Archive-based Single-Objective Evolutionary Algorithms for Submodular Optimization
Frank Neumann, Günter Rudolph
TL;DR
The paper investigates constrained submodular maximization, a class of NP-hard problems, and asks whether simple single-objective EAs can yield provable performance. It introduces two variants: a (1+λ)-EA without archive for uniform constraints and a archive-based (1+1)-EA for general monotone costs, both designed to progressively expand feasibility. The authors prove a $(1-1/e)$-approximation for the uniform case with a runtime bound $t_{max}=2 e r n \log(n)$ and a $(\alpha_f/2)(1- e^{-\alpha_f})$-approximation for general costs, each holding with high probability. Experiments on maximum-coverage problems show these single-objective methods are competitive with, and often outperform, multiobjective GSEMO-based approaches, especially on larger instances.

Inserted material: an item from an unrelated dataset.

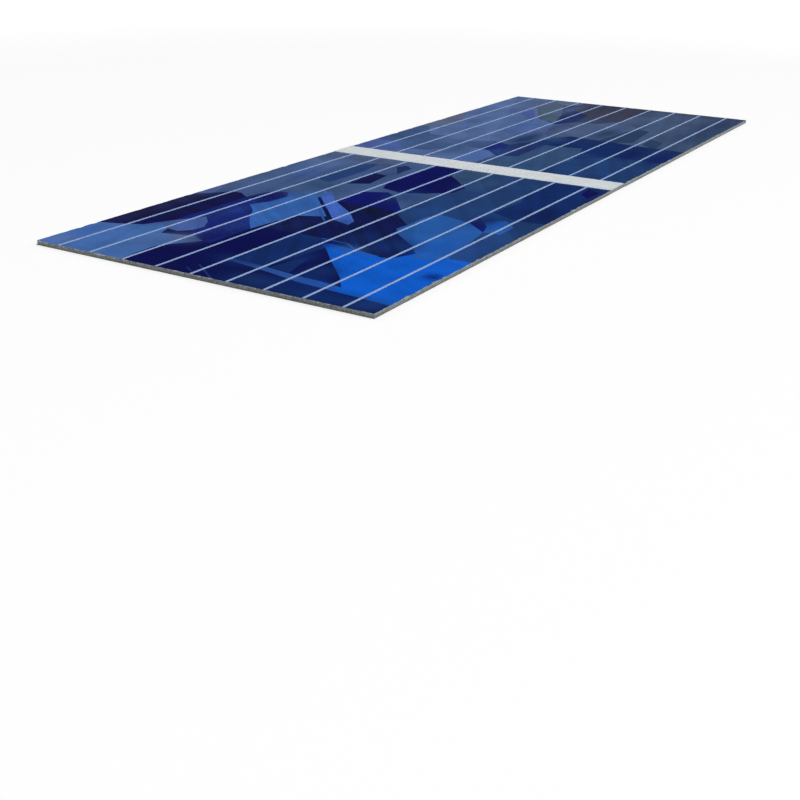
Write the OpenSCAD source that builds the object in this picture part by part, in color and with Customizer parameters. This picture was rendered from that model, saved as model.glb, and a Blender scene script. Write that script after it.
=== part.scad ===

Overall, the work demonstrates that carefully designed single-objective EAs can match the performance of more complex multiobjective methods for constrained submodular optimization, with meaningful implications for practice.
Abstract
Constrained submodular optimization problems play a key role in the area of combinatorial optimization as they capture many NP-hard optimization problems. So far, Pareto optimization approaches using multi-objective formulations have been shown to be successful to tackle these problems while single-objective formulations lead to difficulties for algorithms such as the $(1+1)$-EA due to the presence of local optima. We introduce for the first time single-objective algorithms that are provably successful for different classes of constrained submodular maximization problems. Our algorithms are variants of the $(1+λ)$-EA and $(1+1)$-EA and increase the feasible region of the search space incrementally in order to deal with the considered submodular problems.